Spotlight

Film : Spotlight (2015)

Réalisateur : Tom McCarthy

Acteurs : Michael Keaton (Walter Robinson), Mark Ruffalo (Michael Rezendes), Rachel McAdams (Sacha Pfeiffer), Liev Schreiber (Marty Baron )

Durée : 02:08:00


 Récompensé de l’Oscar du meilleur film 2016, Spotlight porte un coup de projecteur sur la sombre affaire de pédophilie qui a ébranlé en 2002 la ville de Boston, bastion du catholicisme aux Etats-Unis. Si le sujet est brûlant, les proportions de l’affaire ayant eu un retentissement énorme, notamment dans l’Eglise catholique, le réalisateur Tom McCarthy n’a pas souhaité en rajouter. Il s’est emparé d’un scénario figurant sur la Blacklist 2013 des meilleurs scripts n’ayant pas trouvé de réalisateur, pour le modifier de façon à ne laisser transparaître que l’exactitude historique des faits et du comportement des principaux protagonistes. De ce fait, il s’appuie sur une réalisation très sobre et un thème musical grave et répétitif. La simplicité de sa mise en scène lui permet de traiter le sujet de manière dépassionnée et, disons-le, intelligente.

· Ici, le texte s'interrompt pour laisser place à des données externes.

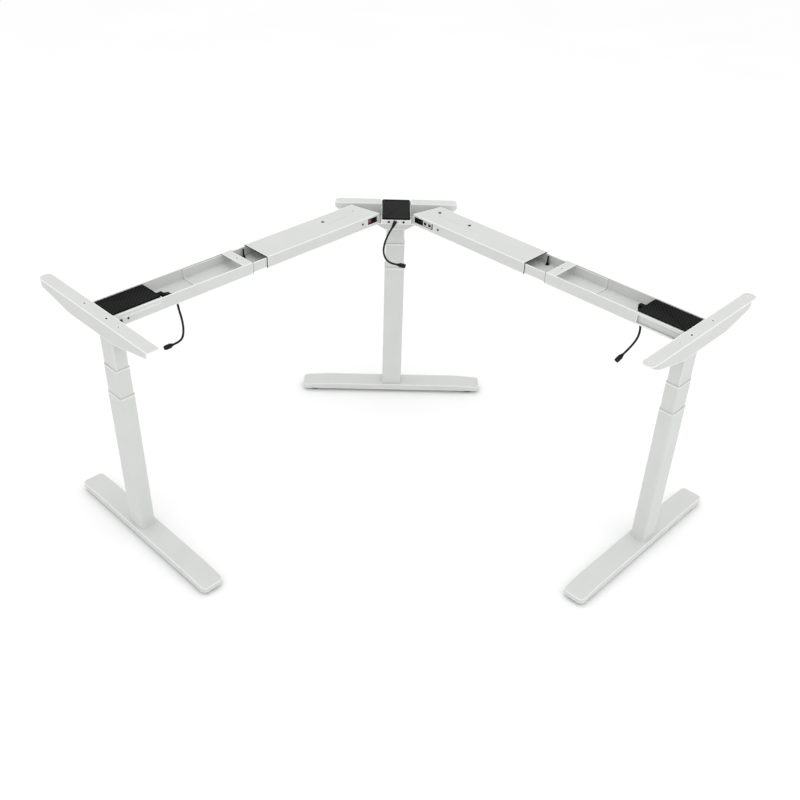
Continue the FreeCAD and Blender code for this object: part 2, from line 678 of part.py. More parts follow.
def make_rail(arm):
    """The channel that joins the two sections of an arm and slides in both."""
    start = S.apex_end - S.rail_lap
    length = arm.length - S.end_section + arm.far_lap - start
    base = BEAM_BOTTOM + S.beam_sheet + S.rail_clear
    outer = middle_box(start + length / 2, Size.of(0), base, length, S.rail_width, S.rail_height)
    inner = middle_box(start + length / 2, Size.of(0), base + S.rail_sheet, length + 2,
                       S.rail_width - S.rail_sheet * 2, S.rail_height)
    x = S.apex_end + S.bolt_radius * 6
    y = -(S.rail_width / 2 - S.bolt_radius * 4) * arm.user
    hole = rod(x, y, base - 1, S.bolt_radius, S.rail_sheet + 2)
    arm.put("rail", cut(outer, inner, hole))
    seat = base + S.rail_sheet
    nut = rod(x, y, seat, S.bolt_radius * 2, S.bolt_radius * 1.6)
    shank = rod(x, y, base, S.bolt_radius, S.bolt_height)
    arm.put("rail_bolt", fuse(nut, shank))


def make_end_beam(leg):
    """The outer section of an arm: an open channel with a bridge strip across its mouth."""
    beam_y = -S.leg_offset * leg.user
    start = -S.end_section
    length = S.end_section - (S.bracket_width / 2 - BRACKET_SHIFT)
    outer = middle_box(start + length / 2, beam_y, BEAM_BOTTOM, length, S.beam_width,
                       S.beam_height)
    inner = middle_box(start + length / 2, beam_y, BEAM_BOTTOM + S.beam_sheet, length + 2,
                       S.beam_width - S.beam_sheet * 2, S.beam_height)
    channel = cut(outer, inner)
    strip = middle_box(start + S.strip_width / 2, beam_y, S.beam_top - S.beam_sheet,
                       S.strip_width, S.beam_width, S.beam_sheet)
    sill = BEAM_BOTTOM + S.window_sill
    wall = S.beam_width / 2

    def wall_cut(side, z, height):
        low = beam_y + wall * side - S.beam_sheet - 1
        return box(WINDOW_X, low, z, WINDOW_LEN, S.beam_sheet * 2 + 2, height)

    window = wall_cut(-1, sill, S.beam_height - S.window_sill - S.window_head)
    notch = wall_cut(1, S.beam_top - S.notch_height, S.notch_height + 1)
    column = middle_box(Size.of(0), Size.of(0), BEAM_BOTTOM - 1, S.tube_x - S.tube_step * 2,
                        S.tube_y, S.beam_height + 2)
    cord = rod(*CORD_HOLES[leg.name], BEAM_BOTTOM - 1, S.cord_hole, S.beam_sheet + 2)
    hole = slot(start + S.strip_width / 2, beam_y, S.hole_radius, S.slot_len,
                S.beam_top - S.beam_sheet - 1, S.beam_sheet + 2)
    leg.put("end_beam", cut(fuse(channel, strip), window, notch, column, cord, hole))


# ---------------------------------------------------------------- electrics
def sockets(arm, count, start, z):
    """Recesses for plugs along the user-side face of a box in the arm."""
    tools = []
    for index in range(count):
        x = start + S.socket_in + S.socket_pitch * index
        tools.append(front_box(arm, x, z, S.socket_width, S.socket_height,
                               S.socket_depth + S.beam_sheet + 1))
    return tools


def make_control_box(arm):
    """The control box in the right arm, its sockets showing through the arm's port window."""
    floor = BEAM_BOTTOM + S.beam_sheet
    wall = S.beam_width / 2 - S.beam_sheet
    body = box(CONTROL_START, -wall, floor, S.control_len, S.control_width, S.control_height)
    front = box(PORT_START, -wall, S.port_bottom, S.port_len, S.socket_depth * 2, S.port_height)
    z = S.port_bottom + (S.port_height - S.socket_height) / 2
    sunk = cut(fuse(body, front), *sockets(arm, 4, PORT_START, z))
    finish("control_box", sunk, SHIFT_X, SHIFT_Y, 0, arm.turn)


def make_inlet(arm):
    """The mains inlet block behind the left arm's port window, with its rocker switch."""
    wall = S.beam_width / 2 - S.beam_sheet
    floor = BEAM_BOTTOM + S.beam_sheet
    start = PORT_START + S.inlet_in
    body = box(start, wall - S.inlet_depth, floor, S.inlet_len - S.inlet_in, S.inlet_depth,
               S.control_height)
    z = S.port_bottom + (S.port_height - S.socket_height) / 2
    x = start + S.socket_in + S.socket_pitch + S.socket_width / 2
    y = wall - S.rocker_in
    middle = z + S.socket_height / 2
    long = S.socket_width / 2 + S.rocker_pin_len
    seat = rod(x - long, y, middle, S.rocker_pin + S.rocker_pin_gap, long * 2,
               FreeCAD.Vector(1, 0, 0))
    finish("power_inlet", cut(body, seat, *sockets(arm, 2, start, z)), SHIFT_X, SHIFT_Y, 0,
           arm.turn)
    reach = S.socket_width / 2 - S.rocker_gap_x
    half = S.socket_height / 2 - S.rocker_gap_z
    front = y + S.rocker_depth / 2
    back = y - S.rocker_depth / 2
    key = outline("YZ_Plane", [
        (back, middle - half), (front, middle - half), (front - S.rocker_dip, middle),
        (front, middle + half), (back, middle + half)], reach * 2)
    place(key, x, 0, 0)
    pin = rod(x - reach - S.rocker_pin_len, y, middle, S.rocker_pin,
              (reach + S.rocker_pin_len) * 2, FreeCAD.Vector(1, 0, 0))
    finish("power_rocker", fuse(key, pin), SHIFT_X, SHIFT_Y, 0, arm.turn)


# ---------------------------------------------------------------- motor cords
EXIT_Y = {"left": -40.0, "right": 60.0}
CORD_HOLES = {"left": (-240.5, -37.5), "right": (-193.0, 61.0)}

# Points of each hanging cord in its own leg's frame, from its exit to its connector.
ROUTES = {
    "corner": [(-139.5, 3.2, 772), (-149, 12, 757), (-155, 26, 734), (-158, 36, 708),
               (-158, 41, 683), (-156, 40, 659), (-154, 31, 637), (-153, 14, 623),
               (-153, -7, 619)],
    "left": [(-201, -40, 769.5), (-222, -40, 767), (-238, -38, 752), (-243, -36, 730),
             (-244, -33, 706), (-247, -29, 680), (-248.5, -27, 654), (-248, -28, 629),
             (-244, -32, 606), (-234, -42, 591), (-221.7, -54.7, 582)],
    "right": [(-193, 60, 762), (-192.5, 61.5, 739), (-189, 66, 714), (-186.5, 68.5, 690),
              (-188, 66.5, 666), (-194.5, 59.5, 644), (-203.5, 50.5, 623), (-213, 41, 604)],
}


def cord_wire(points):
    """Straight runs joined by tangent arcs as large as the runs allow, and the arcs' radii."""
    edges = []
    radii = []
    start = points[0]
    for before, corner, after in zip(points, points[1:], points[2:]):
        into = (corner - before).normalize()
        out = (after - corner).normalize()
        turn = into.getAngle(out)
        setback = 0.45 * min((corner - before).Length, (after - corner).Length)
        radius = setback / math.tan(turn / 2)
        radii.append(round(radius, 1))
        first = corner - into * setback
        last = corner + out * setback
        inward = (out - into).normalize()
        centre = corner + inward * (radius / math.cos(turn / 2))
        edges.append(Part.LineSegment(start, first).toShape())
        edges.append(Part.Arc(first, centre - inward * radius, last).toShape())
        start = last
    edges.append(Part.LineSegment(start, points[-1]).toShape())
    return Part.Wire(edges), radii


def make_cord(leg):
    """A motor cord, with the connector on its end."""
    points = [leg.at(point) for point in ROUTES[leg.name]]
    wire, radii = cord_wire(points)
    heading = points[1] - points[0]
    ring = Part.Wire(Part.makeCircle(S.cord_radius.value, points[0], heading))
    tube = wire.makePipeShell([ring], True, False)
    expected = math.pi * S.cord_radius.value ** 2 * wire.Length
    print("%s cord: length %.1f, volume over expected %.4f, radii %s"
          % (leg.name, wire.Length, tube.Volume / expected, radii))
    cord = DOC.addObject("Part::Feature", "cord")
    cord.Shape = tube
    cord.Label = leg.name + "_motor_cord"
    PARTS.append(cord)
    way = FreeCAD.Vector(*ROUTES[leg.name][-1]) - FreeCAD.Vector(*ROUTES[leg.name][-2])
    end = ROUTES[leg.name][-1]
    neck = rod(*end, S.cord_radius * 1.25, S.plug_neck, way, S.plug_radius * 0.8)
    step = way.normalize() * S.plug_neck.value
    body = rod(*(FreeCAD.Vector(*end) + step), S.plug_radius, S.plug_len - S.plug_neck, way)
    leg.put("cord_plug", group(fuse(neck, body)))


# ---------------------------------------------------------------- build
ARMS = {
    "left": Arm("left", S.arm_left, S.rail_far_lap_left, -90.0, 1),
    "right": Arm("right", S.arm_right, S.rail_far_lap_right, 0.0, -1),
}

for each_leg in LEGS.values():
    make_foot(each_leg)
    make_pads(each_leg)
    make_foot_screws(each_leg)
    make_columns(each_leg)
    make_spindle(each_leg)
    make_gear_motor(each_leg)
    make_cord(each_leg)
make_corner_bracket(LEGS["corner"])
make_corner_housing(LEGS["corner"])
for side_name in ("left", "right"):
    make_end_bracket(LEGS[side_name])
    make_end_housing(LEGS[side_name])
    make_end_beam(LEGS[side_name])
    make_apex_beam(ARMS[side_name])
    make_rail(ARMS[side_name])
make_control_box(ARMS["right"])
make_inlet(ARMS["left"])
DOC.recompute()

# ---------------------------------------------------------------- check and write
for item in DOC.Objects:
    if "Invalid" in item.State or "Error" in item.State:
        raise RuntimeError("%s (%s) failed: %s" % (item.Name, item.Label, item.State))
names = [part.Label for part in PARTS]
if len(set(names)) != len(names):
    raise RuntimeError("two sub-parts share a name")
for part in PARTS:
    if part.Shape.isNull() or not part.Shape.isValid() or not part.Shape.Solids:
        raise RuntimeError("%s has no valid solid" % part.Label)
os.makedirs("parts", exist_ok=True)
for part in PARTS:
    part.Shape.exportStep(os.path.join("parts", part.Label + ".step"))
print("%d sub-parts, origin shift %.2f, %.2f" % (len(PARTS), SHIFT_X.value, SHIFT_Y.value))
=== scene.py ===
"""Looks of a height adjustable corner desk frame: finishes, lids, cords, fittings, studio."""

import json
import logging
import math
from dataclasses import dataclass, field
from enum import Enum
from typing import Any

import bmesh
import bpy
from mathutils import Matrix, Vector

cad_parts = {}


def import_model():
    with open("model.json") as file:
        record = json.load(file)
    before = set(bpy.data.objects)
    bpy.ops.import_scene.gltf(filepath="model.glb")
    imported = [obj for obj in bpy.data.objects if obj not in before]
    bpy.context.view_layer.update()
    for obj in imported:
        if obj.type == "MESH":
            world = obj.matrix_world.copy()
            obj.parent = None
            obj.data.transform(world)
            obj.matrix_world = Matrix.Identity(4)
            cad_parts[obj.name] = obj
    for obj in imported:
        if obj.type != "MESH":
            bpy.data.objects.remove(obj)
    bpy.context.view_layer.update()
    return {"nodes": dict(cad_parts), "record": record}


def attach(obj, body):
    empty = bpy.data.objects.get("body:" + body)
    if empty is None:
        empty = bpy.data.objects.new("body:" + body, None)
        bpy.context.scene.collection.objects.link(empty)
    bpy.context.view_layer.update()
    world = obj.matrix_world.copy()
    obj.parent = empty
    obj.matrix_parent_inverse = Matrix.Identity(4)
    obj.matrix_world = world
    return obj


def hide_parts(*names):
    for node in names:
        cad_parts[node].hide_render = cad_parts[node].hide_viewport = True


LOG = logging.getLogger("corner_desk_frame")
MM = 0.001

# Surfaces: distances in millimetres, the rest as shares.
SOFT_EDGE_MM = 0.8          # every edge catches the light as if it were rounded this much
OPEN_REACH_MM = 6.0         # how far from a bend the room around it is judged
STREAK_STRETCH = 0.08       # how much a streak is drawn out
WAVES_PER_SCALE = 3.2       # waves that a wave texture of scale one has in a unit
SMOOTH_DEGREES = 35.0       # faces that meet flatter than this are shaded as one

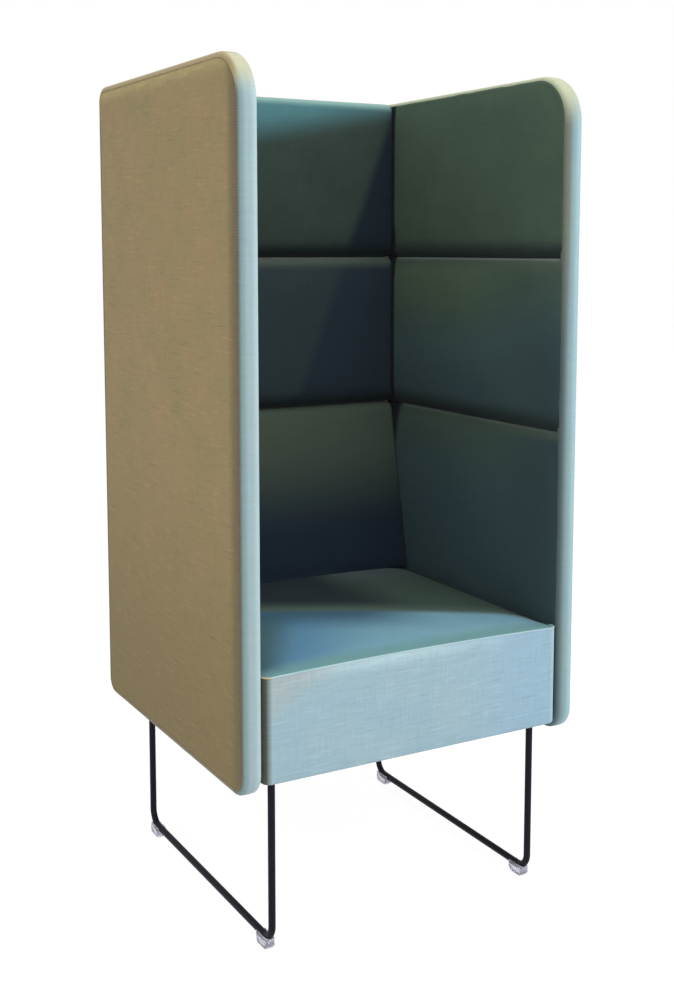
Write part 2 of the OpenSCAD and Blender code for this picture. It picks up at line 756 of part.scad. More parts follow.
// Glide by the front bend, and its like by the rear bend
module front_glide() { glide(glide_front_y, leg_front_y + bend_r, 180); }
module rear_glide() { glide(glide_rear_y, leg_rear_y - bend_r, 270); }

// Countersunk screw through a leg plate into its insert, with a hexagon socket
module leg_screw(y) {
    translate([plate_mid_x, y, plate_z]) difference() {
        union() {
            cylinder(d1 = leg_head_d, d2 = bolt_d, h = head_cone_h);
            cylinder(d = bolt_d, h = leg_screw_l);
        }
        translate([0, 0, -cut]) cylinder(d = socket_d, h = socket_depth + cut, $fn = 6);
    }
}

// Threaded insert in a side rail
module leg_insert(y) {
    translate([plate_mid_x, y, rail_base]) difference() {
        cylinder(d = insert_d, h = insert_l);
        translate([0, 0, -cut]) cylinder(d = bolt_d + 2 * thread_fit, h = insert_l + 2 * cut);
    }
}

// Seat bolt along +X from its washer, with a hexagon socket
module seat_bolt(length) {
    rotate([0, 90, 0]) difference() {
        union() {
            translate([0, 0, -bolt_head_h]) cylinder(d = bolt_head_d, h = bolt_head_h);
            cylinder(d = bolt_d, h = length);
        }
        translate([0, 0, -bolt_head_h - cut])
            cylinder(d = socket_d, h = socket_depth + cut, $fn = 6);
    }
}

// Washer under a seat bolt's head
module washer() {
    rotate([0, 90, 0]) difference() {
        cylinder(d = washer_d, h = washer_t);
        translate([0, 0, -cut]) cylinder(d = bolt_d + 2 * hole_fit, h = washer_t + 2 * cut);
    }
}

// Tee nut whose flange lies at its origin and whose barrel runs along -X
module tee_nut() {
    rotate([0, -90, 0]) difference() {
        union() {
            cylinder(d = tee_d, h = tee_t);
            cylinder(d = tee_barrel_d, h = tee_t + tee_barrel_l);
        }
        translate([0, 0, -cut])
            cylinder(d = bolt_d + 2 * thread_fit, h = tee_t + tee_barrel_l + 2 * cut);
    }
}

// Puts a piece that points along +X at each seat bolt: along X at the sides, along Y at the back
module at_seat_bolts(side_x, rear_y) {
    for (side = [0, 1]) mirror([side, 0, 0]) for (y = seat_bolt_ys)
        translate([side_x, y, rail_mid]) children();
    for (side = [-1, 1]) translate([side * rear_bolt_span / 2, rear_y, rail_mid])
        rotate([0, 0, 90]) children();
}

// Bolt that holds a side board to the back board
module screen_bolt(z) {
    along_x(board_out_x - screen_head_h, board_out_x, back_board_mid_y, z, screen_head_d);
    along_x(board_out_x - screen_bolt_l, board_out_x - screen_head_h, back_board_mid_y, z,
        screen_bolt_d);
}

// Cross nut in the back board, which a screen bolt runs through
module barrel_nut(z) {
    nut_x = board_in_x - end_fit - barrel_in;
    difference() {
        along_y(back_board_mid_y - barrel_l / 2, back_board_mid_y + barrel_l / 2, nut_x, z, barrel_d);
        along_x(nut_x - barrel_d, nut_x + barrel_d, back_board_mid_y, z,
            screen_bolt_d + 2 * thread_fit);
    }
}

// Push-in clip of a pad, pointing into a board along +X
module pad_clip() {
    along_x(0, clip_head_t, 0, 0, clip_head_d);
    along_x(clip_head_t, clip_head_t + clip_l, 0, 0, clip_d);
}

// All clips: four behind each pad
module all_pad_clips() {
    for (side = [0, 1]) mirror([side, 0, 0])
        for (row = side_pad_rows) for (y_share = clip_shares) for (z_share = clip_shares)
            translate([board_in_x, between(side_pad_front, side_pad_rear, y_share),
                between(row[0], row[1], z_share)]) pad_clip();
    for (row = back_pad_rows) for (x_share = clip_shares) for (z_share = clip_shares)
        translate([between(-back_pad_half, back_pad_half, x_share), back_board_y,
            between(row[0], row[1], z_share)]) rotate([0, 0, 90]) pad_clip();
}

module left_outer_cover() { color("#948762") mirror([1, 0, 0]) side_cover(); }
module right_outer_cover() { color("#948762") side_cover(); }
module back_outer_cover() { color("#948762") back_cover(); }
module left_side_board() { color("#c9a878") mirror([1, 0, 0]) side_board(); }
module right_side_board() { color("#c9a878") side_board(); }
module back_board() { color("#c9a878") back_screen_board(); }
module left_pad_lower() { color("#35443f") mirror([1, 0, 0]) side_pad_lower(); }
module left_pad_middle() { color("#35443f") mirror([1, 0, 0]) side_pad_middle(); }
module left_pad_upper() { color("#35443f") mirror([1, 0, 0]) side_pad_upper(); }
module right_pad_lower() { color("#35443f") side_pad_lower(); }
module right_pad_middle() { color("#35443f") side_pad_middle(); }
module right_pad_upper() { color("#35443f") side_pad_upper(); }
module back_pad_lower() { color("#2f3d3b") back_pad(back_pad_rows[0], lumbar_rise); }
module back_pad_middle() { color("#2f3d3b") back_pad(back_pad_rows[1], 0); }
module back_pad_upper() { color("#2f3d3b") back_pad(back_pad_rows[2], 0); }
module seat_border() { color("#9fbbc6") seat_border_piece(); }
module seat_top_pad() { color("#6d9aa8") seat_top_piece(); }
module seat_foam() { color("#e8dfc0") seat_foam_block(); }
module webbing_long() { color("#26262a") webbing_long_bands(); }
module webbing_cross() { color("#26262a") webbing_cross_bands(); }
module seat_front_rail() { color("#d8b98a") front_rail(); }
module seat_rear_rail() { color("#d8b98a") rear_rail(); }
module seat_left_rail() { color("#d8b98a") mirror([1, 0, 0]) side_rail(); }
module seat_right_rail() { color("#d8b98a") side_rail(); }
module seat_cross_rail() { color("#d8b98a") cross_rail(); }
module seat_corner_blocks() { color("#cfae7e") corner_blocks(); }
module left_seat_spacer() { color("#c9a878") mirror([1, 0, 0]) side_spacer(); }
module right_seat_spacer() { color("#c9a878") side_spacer(); }
module rear_seat_spacer() { color("#c9a878") rear_spacer(); }
module dust_cover() { color("#1d1d20") dust_sheet(); }
module left_leg_rod() { color("#1c1b26") mirror([1, 0, 0]) leg_rod(); }
module right_leg_rod() { color("#1c1b26") leg_rod(); }
module left_leg_plate() { color("#1c1b26") mirror([1, 0, 0]) leg_plate(); }
module right_leg_plate() { color("#1c1b26") leg_plate(); }
module glide_front_left() { color("#b9bfdc", 0.6) mirror([1, 0, 0]) front_glide(); }
module glide_front_right() { color("#b9bfdc", 0.6) front_glide(); }
module glide_rear_left() { color("#b9bfdc", 0.6) mirror([1, 0, 0]) rear_glide(); }
module glide_rear_right() { color("#b9bfdc", 0.6) rear_glide(); }
module leg_screws() {
    color("#2b2b30") for (side = [0, 1]) mirror([side, 0, 0]) for (y = leg_screw_ys) leg_screw(y);
}
module leg_inserts() {
    color("#c2a15a") for (side = [0, 1]) mirror([side, 0, 0]) for (y = leg_screw_ys) leg_insert(y);
}
module seat_bolts() {
    color("#8d8f93") {
        for (side = [0, 1]) mirror([side, 0, 0]) for (y = seat_bolt_ys)
            translate([rail_in_x - washer_t, y, rail_mid])
                seat_bolt(washer_t + board_out_x - rail_in_x - tee_t);
        for (side = [-1, 1])
            translate([side * rear_bolt_span / 2, side_rail_rear_y - washer_t, rail_mid])
                rotate([0, 0, 90]) seat_bolt(washer_t + back_board_rear_y - side_rail_rear_y - tee_t);
    }
}
module seat_washers() {
    color("#a5a7aa") at_seat_bolts(rail_in_x - washer_t, side_rail_rear_y - washer_t) washer();
}
module seat_tee_nuts() { color("#a5a7aa") at_seat_bolts(board_out_x, back_board_rear_y) tee_nut(); }
module screen_bolts() {
    color("#8d8f93") for (side = [0, 1]) mirror([side, 0, 0]) for (z = joint_heights) screen_bolt(z);
}
module barrel_nuts() {
    color("#a5a7aa") for (side = [0, 1]) mirror([side, 0, 0]) for (z = joint_heights) barrel_nut(z);
}
module pad_clips() { color("#e6e6e2") all_pad_clips(); }

left_outer_cover();
right_outer_cover();
back_outer_cover();
left_side_board();
right_side_board();
back_board();
left_pad_lower();
left_pad_middle();
left_pad_upper();
right_pad_lower();
right_pad_middle();
right_pad_upper();
back_pad_lower();
back_pad_middle();
back_pad_upper();
seat_border();
seat_top_pad();
seat_foam();
webbing_long();
webbing_cross();
seat_front_rail();
seat_rear_rail();
seat_left_rail();
seat_right_rail();
seat_cross_rail();
seat_corner_blocks();
left_seat_spacer();
right_seat_spacer();
rear_seat_spacer();
dust_cover();
left_leg_rod();
right_leg_rod();
left_leg_plate();
right_leg_plate();
glide_front_left();
glide_front_right();
glide_rear_left();
glide_rear_right();
leg_screws();
leg_inserts();
seat_bolts();
seat_washers();
seat_tee_nuts();
screen_bolts();
barrel_nuts();
pad_clips();
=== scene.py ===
import math

import bmesh
import bpy
import numpy as np
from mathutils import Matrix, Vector, noise


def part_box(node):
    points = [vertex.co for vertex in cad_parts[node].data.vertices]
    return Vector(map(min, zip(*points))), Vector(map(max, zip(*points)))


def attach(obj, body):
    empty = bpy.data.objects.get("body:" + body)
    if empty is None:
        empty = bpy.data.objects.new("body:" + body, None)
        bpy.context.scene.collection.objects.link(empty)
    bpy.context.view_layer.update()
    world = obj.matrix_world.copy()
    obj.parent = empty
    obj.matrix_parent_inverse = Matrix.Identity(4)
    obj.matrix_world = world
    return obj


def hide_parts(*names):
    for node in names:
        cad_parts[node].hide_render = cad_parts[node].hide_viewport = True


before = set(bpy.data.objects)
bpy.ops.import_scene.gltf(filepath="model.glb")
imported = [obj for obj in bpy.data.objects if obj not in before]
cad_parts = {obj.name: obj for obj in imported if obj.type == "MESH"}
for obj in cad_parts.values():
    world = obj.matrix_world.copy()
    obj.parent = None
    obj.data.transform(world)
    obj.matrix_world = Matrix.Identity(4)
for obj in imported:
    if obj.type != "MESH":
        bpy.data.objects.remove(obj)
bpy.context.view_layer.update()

scene = bpy.context.scene
scene.view_settings.view_transform = "Standard"


# Viewpoint
# Someone stands in front of the chair and to its left, a little below the screens' top, and
# looks slightly down. The lens is a short telephoto one with a small drop of its axis.
viewpoint = bpy.data.objects.new("viewpoint", bpy.data.cameras.new("viewpoint"))
scene.collection.objects.link(viewpoint)
viewpoint.location = (-1.14505, -2.06326, 1.12643)
viewpoint.rotation_euler = (math.radians(90 - 6.39), 0, math.radians(-29.36))
viewpoint.data.lens = 47.256
viewpoint.data.sensor_width = 36
viewpoint.data.shift_x = -0.0005
viewpoint.data.shift_y = -0.1044
scene.camera = viewpoint


# Floor and background
# A matt white floor that runs out of sight. The eye sees it and the wall behind as plain white
# paper, with a fifth of the lamps' own light on it, so that it keeps the chair's soft shadow.
FLOOR_HALF = 12
GLOW_SHARE = 0.8


def linear(code):
    """Turns an sRGB hex value into linear red, green, blue and alpha."""
    channels = [int(code[i:i + 2], 16) / 255 for i in (1, 3, 5)]
    return [c / 12.92 if c <= 0.04045 else ((c + 0.055) / 1.055) ** 2.4 for c in channels] + [1]


def add(tree, kind, links, **settings):
    """Adds a node with its settings, and links or sets its sockets."""
    made = tree.nodes.new(kind)
    for key, value in settings.items():
        setattr(made, key, value)
    for key, value in links.items():
        if isinstance(value, bpy.types.NodeSocket):
            tree.links.new(value, made.inputs[key])
        else:
            made.inputs[key].default_value = value
    return made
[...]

Le film redonne au journalisme d’investigation ses lettres de noblesse. Pour cela il s’inspire ouvertement des Hommes du Président (Alan Pakula, 1976) avec la lumière froide de ses salles de rédaction, ses témoins anonymes proches du pouvoir, l’émulation constante de ses journalistes hyperactifs bravant les dangers et surmontant les défis. On est assez loin du journalisme d’aujourd’hui presqu’exclusivement accro de petites phrases ! Côté interprétation, l’artillerie lourde d’Hollywood est bien mobilisée pour pilonner les bases corrompues de l’archidiocèse de Boston : Mark Ruffalo (l’intraitable enquêteur du Zodiac de D. Fincher, 2007), Rachel McAdams (habile et séduisante enquêtrice perçant les secrets intimes) et Michael Keaton (déjà oscarisé en 2015 pour Birdman) composent l’équipe « Spotlight » du Boston Globe chargée des enquêtes spéciales.

Un film sur la loi du silence imposée par l’épiscopat américain 

Sur le fond proprement dit, le film a le mérite de soulever sans lourdeurs ni vulgarités excessives un sujet plutôt repoussant tant pour les spectateurs en général que pour les catholiques eux-mêmes. Cette approche pleine de recul sur les événements et bien recadrée historiquement permet de tirer des leçons très enrichissantes.

Elle permet de réfléchir sur la nature du phénomène. En cela le film insiste sur la détermination des journalistes de l’époque à prouver le caractère systémique du scandale de pédophilie aux Etats-Unis. Il évite de s’attarder avec trop de détails glauques sur la spécificité de tel ou tel cas isolé visant une minorité de prêtres, pour pointer du doigt la vraie nature du scandale : le fait que la hiérarchie ecclésiale, informée des faits depuis plus de vingt-cinq ans, ait couvert ces agissements par tous les moyens en imposant une loi du silence. Indemnisation des victimes à hauteur de 20 000$ en échange de leur discrétion, intimidation de leurs avocats, intimidation de journalistes, suppression des pièces à conviction détenues par la justice américaine : les faits sont accablants pour le cardinal Law et son archidiocèse.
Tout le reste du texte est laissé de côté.